Say how many lines include "None", with no words around the number.

%%

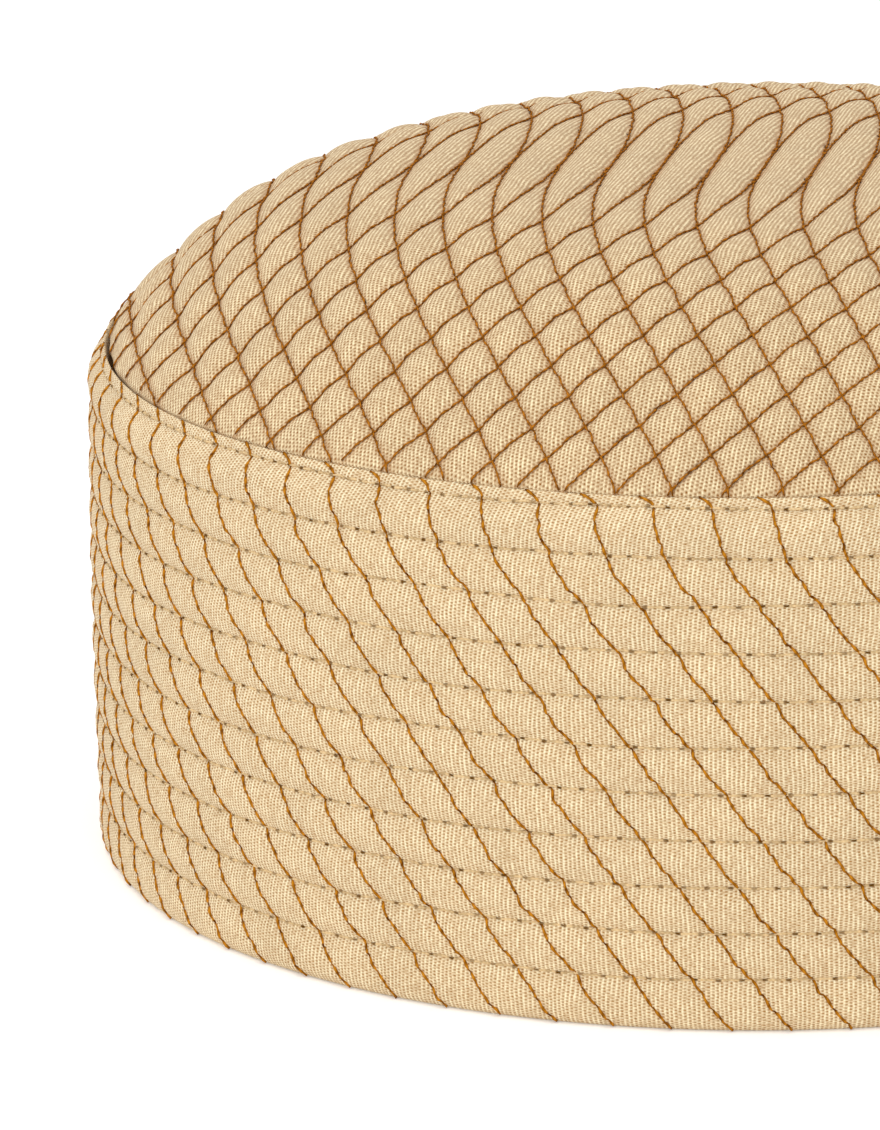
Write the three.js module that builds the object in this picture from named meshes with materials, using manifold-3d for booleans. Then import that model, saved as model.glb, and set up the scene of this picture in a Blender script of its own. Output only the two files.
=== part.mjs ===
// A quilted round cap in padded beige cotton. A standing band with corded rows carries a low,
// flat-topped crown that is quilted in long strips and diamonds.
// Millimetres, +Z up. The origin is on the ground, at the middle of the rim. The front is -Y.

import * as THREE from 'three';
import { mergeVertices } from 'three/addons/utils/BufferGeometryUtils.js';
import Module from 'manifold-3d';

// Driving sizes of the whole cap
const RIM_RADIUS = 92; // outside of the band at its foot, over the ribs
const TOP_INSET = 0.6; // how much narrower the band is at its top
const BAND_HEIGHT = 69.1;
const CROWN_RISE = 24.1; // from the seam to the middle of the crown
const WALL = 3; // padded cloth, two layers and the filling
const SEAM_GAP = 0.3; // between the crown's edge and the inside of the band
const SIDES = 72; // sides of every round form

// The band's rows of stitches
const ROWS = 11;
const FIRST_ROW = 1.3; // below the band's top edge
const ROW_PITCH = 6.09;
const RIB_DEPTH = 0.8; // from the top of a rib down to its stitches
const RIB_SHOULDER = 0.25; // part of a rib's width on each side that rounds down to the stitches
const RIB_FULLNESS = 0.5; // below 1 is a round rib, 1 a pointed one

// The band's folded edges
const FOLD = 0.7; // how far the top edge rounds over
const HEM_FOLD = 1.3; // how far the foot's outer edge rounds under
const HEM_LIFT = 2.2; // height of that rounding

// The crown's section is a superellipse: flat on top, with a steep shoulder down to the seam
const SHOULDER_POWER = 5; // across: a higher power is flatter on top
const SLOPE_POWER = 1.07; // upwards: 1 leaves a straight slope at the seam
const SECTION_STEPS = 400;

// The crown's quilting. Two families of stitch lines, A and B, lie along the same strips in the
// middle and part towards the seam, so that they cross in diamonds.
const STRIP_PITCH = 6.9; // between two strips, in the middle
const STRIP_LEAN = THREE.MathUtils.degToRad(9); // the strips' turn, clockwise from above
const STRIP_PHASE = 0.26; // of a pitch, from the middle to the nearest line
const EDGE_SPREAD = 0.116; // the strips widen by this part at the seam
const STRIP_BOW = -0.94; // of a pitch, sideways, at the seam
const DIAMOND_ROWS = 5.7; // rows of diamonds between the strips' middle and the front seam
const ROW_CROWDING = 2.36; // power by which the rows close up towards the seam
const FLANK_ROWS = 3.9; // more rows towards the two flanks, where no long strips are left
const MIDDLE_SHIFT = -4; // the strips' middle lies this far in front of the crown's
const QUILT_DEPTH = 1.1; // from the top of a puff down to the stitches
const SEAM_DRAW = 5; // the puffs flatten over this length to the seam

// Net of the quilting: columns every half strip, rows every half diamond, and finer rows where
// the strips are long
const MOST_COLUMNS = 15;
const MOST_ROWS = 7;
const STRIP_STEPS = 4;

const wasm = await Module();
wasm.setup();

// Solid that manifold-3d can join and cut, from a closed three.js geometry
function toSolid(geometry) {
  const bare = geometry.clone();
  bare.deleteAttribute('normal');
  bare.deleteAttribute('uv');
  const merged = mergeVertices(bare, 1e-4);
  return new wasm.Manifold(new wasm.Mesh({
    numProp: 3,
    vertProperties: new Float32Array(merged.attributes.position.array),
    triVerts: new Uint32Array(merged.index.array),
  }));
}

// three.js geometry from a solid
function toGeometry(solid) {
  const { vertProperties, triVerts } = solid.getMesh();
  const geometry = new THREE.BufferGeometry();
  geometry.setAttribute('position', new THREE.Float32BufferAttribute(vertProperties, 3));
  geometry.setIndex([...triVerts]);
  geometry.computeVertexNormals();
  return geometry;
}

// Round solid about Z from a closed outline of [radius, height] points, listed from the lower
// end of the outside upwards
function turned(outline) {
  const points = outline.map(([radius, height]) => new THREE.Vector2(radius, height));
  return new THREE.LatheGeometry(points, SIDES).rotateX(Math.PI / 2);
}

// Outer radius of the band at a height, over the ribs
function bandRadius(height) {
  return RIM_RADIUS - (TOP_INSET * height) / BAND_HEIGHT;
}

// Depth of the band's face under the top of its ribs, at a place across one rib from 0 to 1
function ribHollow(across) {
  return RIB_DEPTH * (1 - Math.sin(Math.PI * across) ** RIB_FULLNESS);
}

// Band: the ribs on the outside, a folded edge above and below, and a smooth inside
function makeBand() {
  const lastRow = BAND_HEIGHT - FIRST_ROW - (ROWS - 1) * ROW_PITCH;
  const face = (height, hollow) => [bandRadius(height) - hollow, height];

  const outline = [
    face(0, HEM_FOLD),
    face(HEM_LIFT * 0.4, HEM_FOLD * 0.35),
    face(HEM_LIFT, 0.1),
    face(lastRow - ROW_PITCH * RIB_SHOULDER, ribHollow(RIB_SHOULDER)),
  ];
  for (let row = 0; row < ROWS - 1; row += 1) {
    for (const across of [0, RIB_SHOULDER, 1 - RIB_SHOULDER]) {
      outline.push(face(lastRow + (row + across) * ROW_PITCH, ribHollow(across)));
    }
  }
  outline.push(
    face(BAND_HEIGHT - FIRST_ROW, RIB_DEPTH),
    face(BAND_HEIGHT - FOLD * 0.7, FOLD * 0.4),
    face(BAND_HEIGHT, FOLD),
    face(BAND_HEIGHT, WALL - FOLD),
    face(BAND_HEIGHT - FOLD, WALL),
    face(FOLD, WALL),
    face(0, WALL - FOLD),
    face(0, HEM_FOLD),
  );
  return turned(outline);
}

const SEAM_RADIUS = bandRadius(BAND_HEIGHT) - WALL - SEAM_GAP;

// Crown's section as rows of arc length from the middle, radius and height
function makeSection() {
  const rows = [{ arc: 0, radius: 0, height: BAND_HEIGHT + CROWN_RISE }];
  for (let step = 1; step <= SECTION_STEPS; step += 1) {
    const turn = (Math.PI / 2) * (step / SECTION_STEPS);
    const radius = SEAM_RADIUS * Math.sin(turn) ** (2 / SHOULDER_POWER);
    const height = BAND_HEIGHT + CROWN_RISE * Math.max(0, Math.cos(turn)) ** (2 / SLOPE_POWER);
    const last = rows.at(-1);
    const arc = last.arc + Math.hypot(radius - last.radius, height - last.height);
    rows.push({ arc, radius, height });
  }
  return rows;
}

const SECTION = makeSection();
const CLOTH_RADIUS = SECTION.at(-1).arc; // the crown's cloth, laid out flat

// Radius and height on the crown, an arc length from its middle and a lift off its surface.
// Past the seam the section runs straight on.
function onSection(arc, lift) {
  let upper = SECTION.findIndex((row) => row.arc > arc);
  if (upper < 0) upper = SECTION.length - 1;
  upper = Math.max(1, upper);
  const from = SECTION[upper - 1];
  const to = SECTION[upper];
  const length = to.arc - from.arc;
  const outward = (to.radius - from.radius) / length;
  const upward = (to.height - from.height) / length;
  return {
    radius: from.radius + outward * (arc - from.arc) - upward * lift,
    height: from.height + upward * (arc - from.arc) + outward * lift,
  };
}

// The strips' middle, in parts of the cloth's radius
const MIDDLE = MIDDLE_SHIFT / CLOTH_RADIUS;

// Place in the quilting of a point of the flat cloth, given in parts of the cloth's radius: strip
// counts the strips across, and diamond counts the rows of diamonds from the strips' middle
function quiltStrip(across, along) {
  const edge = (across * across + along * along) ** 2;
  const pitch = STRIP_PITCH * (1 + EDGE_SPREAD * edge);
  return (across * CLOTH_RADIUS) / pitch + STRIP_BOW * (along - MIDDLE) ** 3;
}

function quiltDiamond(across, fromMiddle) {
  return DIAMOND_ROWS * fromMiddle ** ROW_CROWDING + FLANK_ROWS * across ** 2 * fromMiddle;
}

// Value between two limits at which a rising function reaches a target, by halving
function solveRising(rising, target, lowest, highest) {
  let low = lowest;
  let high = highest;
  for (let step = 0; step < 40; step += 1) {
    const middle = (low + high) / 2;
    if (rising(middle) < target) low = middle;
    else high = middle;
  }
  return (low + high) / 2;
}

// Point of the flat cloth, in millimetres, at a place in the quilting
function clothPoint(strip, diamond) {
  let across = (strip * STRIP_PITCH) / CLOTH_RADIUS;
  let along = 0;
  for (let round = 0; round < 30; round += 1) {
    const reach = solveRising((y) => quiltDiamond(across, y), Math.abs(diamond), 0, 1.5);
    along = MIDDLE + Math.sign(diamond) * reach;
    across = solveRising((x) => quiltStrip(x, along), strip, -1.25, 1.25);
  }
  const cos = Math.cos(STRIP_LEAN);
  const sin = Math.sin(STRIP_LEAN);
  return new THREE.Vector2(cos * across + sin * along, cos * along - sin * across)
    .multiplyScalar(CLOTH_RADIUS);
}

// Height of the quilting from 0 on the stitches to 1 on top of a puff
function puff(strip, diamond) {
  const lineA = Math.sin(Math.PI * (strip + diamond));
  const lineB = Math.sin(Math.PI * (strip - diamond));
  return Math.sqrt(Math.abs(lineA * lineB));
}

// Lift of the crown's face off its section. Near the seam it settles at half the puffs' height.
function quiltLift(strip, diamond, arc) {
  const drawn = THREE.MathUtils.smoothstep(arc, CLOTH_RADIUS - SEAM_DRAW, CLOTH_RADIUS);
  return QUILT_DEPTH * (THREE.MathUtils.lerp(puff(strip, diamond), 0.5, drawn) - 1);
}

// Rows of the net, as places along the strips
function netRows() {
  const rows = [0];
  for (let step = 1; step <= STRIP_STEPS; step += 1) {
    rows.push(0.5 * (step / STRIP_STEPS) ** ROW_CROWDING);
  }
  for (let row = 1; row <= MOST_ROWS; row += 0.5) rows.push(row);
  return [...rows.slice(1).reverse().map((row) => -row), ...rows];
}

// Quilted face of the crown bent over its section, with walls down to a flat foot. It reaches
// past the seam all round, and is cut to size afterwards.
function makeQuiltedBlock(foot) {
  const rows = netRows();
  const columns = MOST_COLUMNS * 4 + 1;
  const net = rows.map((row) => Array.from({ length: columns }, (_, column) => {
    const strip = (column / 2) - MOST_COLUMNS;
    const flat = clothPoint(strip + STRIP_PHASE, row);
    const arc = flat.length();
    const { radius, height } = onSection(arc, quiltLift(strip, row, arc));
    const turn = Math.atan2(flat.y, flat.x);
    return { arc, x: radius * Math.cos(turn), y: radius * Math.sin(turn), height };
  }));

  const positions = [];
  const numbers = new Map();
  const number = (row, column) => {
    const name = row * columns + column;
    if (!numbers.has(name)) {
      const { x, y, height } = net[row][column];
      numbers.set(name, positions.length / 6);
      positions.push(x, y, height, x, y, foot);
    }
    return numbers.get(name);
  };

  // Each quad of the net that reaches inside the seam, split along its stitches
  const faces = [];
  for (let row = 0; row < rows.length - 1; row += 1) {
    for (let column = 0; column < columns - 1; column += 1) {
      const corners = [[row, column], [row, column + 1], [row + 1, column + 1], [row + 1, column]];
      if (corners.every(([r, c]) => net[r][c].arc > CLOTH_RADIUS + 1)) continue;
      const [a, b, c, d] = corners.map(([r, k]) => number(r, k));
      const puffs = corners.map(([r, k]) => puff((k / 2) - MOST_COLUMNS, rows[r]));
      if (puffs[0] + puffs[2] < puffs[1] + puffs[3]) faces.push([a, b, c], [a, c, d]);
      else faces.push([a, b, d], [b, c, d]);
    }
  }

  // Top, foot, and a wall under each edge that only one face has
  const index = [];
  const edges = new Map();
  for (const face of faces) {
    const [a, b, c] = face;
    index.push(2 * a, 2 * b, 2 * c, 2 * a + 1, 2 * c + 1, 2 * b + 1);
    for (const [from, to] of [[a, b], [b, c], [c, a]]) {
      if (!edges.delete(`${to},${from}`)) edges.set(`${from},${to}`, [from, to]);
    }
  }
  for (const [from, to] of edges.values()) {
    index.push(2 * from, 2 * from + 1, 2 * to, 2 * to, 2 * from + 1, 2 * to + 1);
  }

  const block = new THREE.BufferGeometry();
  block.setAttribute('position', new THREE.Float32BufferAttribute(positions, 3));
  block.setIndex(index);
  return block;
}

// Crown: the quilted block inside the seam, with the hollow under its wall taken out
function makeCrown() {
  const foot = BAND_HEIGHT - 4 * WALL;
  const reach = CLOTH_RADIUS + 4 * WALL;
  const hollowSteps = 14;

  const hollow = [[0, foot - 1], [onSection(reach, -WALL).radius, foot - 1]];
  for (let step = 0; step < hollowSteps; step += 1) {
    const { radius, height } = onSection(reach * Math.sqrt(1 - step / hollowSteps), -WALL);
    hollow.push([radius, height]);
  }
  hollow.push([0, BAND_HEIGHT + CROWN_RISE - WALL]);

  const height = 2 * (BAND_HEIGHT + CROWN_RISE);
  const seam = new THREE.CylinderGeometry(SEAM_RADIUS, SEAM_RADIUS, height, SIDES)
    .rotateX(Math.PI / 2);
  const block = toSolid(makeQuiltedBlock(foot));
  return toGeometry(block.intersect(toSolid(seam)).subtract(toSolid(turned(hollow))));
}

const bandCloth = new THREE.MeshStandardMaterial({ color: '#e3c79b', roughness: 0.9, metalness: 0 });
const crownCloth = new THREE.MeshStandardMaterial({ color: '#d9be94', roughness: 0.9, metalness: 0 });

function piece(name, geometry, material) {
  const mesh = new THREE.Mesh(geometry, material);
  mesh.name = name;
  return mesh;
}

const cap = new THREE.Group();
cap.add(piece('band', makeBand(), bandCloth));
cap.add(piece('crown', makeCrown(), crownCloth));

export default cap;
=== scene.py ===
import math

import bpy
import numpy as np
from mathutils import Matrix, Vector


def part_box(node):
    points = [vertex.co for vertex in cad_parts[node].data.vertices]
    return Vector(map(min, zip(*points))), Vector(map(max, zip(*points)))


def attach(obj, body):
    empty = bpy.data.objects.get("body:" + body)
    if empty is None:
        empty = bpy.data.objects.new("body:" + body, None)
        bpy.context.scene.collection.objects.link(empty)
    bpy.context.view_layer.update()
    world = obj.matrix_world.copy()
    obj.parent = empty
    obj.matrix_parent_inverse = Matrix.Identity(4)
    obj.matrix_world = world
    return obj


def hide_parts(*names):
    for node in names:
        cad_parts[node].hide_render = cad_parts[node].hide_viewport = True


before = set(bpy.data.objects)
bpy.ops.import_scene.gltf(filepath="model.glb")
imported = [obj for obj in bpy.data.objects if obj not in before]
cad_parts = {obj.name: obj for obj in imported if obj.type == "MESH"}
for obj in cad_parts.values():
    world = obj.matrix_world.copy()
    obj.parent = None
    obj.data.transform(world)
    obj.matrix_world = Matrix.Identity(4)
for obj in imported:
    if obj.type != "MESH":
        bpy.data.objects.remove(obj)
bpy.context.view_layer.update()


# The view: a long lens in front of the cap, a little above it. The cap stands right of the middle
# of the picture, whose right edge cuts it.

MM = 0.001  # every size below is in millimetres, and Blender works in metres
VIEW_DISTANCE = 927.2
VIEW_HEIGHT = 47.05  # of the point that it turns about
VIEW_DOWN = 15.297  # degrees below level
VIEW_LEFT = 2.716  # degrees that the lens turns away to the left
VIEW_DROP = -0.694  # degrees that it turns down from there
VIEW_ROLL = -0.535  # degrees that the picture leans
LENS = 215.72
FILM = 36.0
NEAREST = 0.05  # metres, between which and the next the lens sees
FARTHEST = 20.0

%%

### Result of the exercise
3